Ankara’nın silah ihracatında 11. sıraya yükselmesini, “Türkiye alt-emperyalist ülke oldu” diye değerlendirenler var. Pek haksız da sayılmazlar. Dünya silah sanayisini halen ellerinde tutan emperyalist devletler, nasıl diledikleri ülkelere ya da savaşan taraflara silah satıyorsa, Türkiye de dilediği yoksul ülkelere silah satarak, daha alt düzeyde emperyalist olabilecektir. Yani o bölgedeki ya da ülkedeki siyasi gelişmeleri kendince dizayn etmeye çalışabilecektir.

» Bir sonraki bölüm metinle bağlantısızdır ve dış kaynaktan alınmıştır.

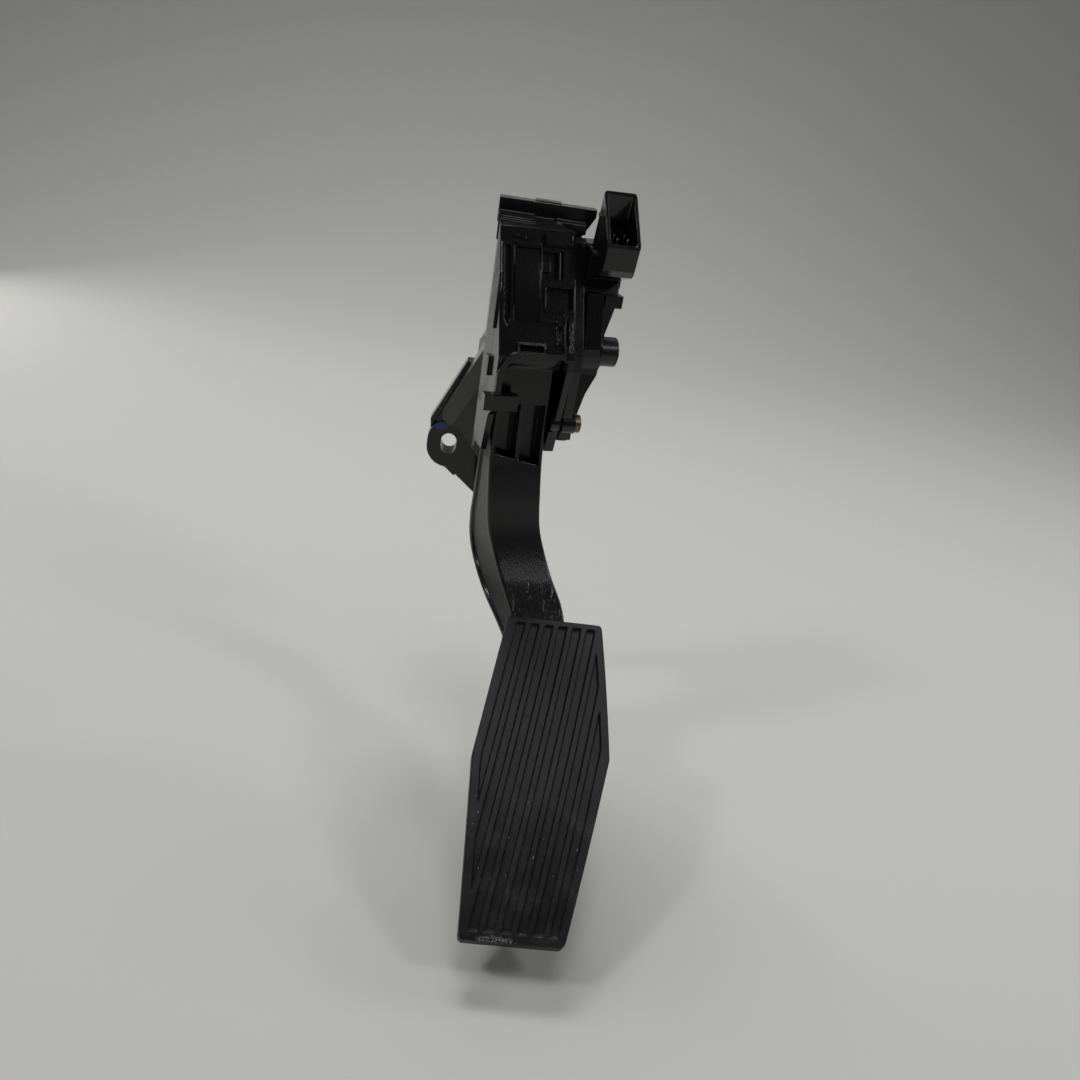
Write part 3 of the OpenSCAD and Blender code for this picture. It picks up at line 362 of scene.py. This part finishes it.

Başarı şart değil elbette!
Ürettiği silahı, çıkarttığı savaşlardaki taraflara satan bir devlet haline gelmek Türkiye gibi alt-emperyalist yönetimler için pek kolay değil. Dahası ve belki de daha da önemlisi, gelir dağılımının bunca bozulduğu ve milyonların açlıkla sınandığı ülkemizde, iktidar daha fazla savaşa ihtiyaç duyuyor. Savaşlarını -tıpkı ABD gibi- kendi sınırları dışına taşımak istiyor. Başarır mı? Sanmıyorum!..
Ancak insanlar ölüyor, insanlar. Kimisi yaralanıyor ve hayatlarını sakat olarak devam ettirebiliyorlar. Kimileri ise yerlerinden yurtlarından oluyorlar. Evinden, yurdundan olmanın ne menem bir sefil bir yaşam olduğunu böyle bir şeyin başınıza gelmesinden önce anlamanız-kavramanız neredeyse imkânsız. Daha çok silah üreten ve satan bir devletin vatandaşı olma ayıbına ortak olmayın!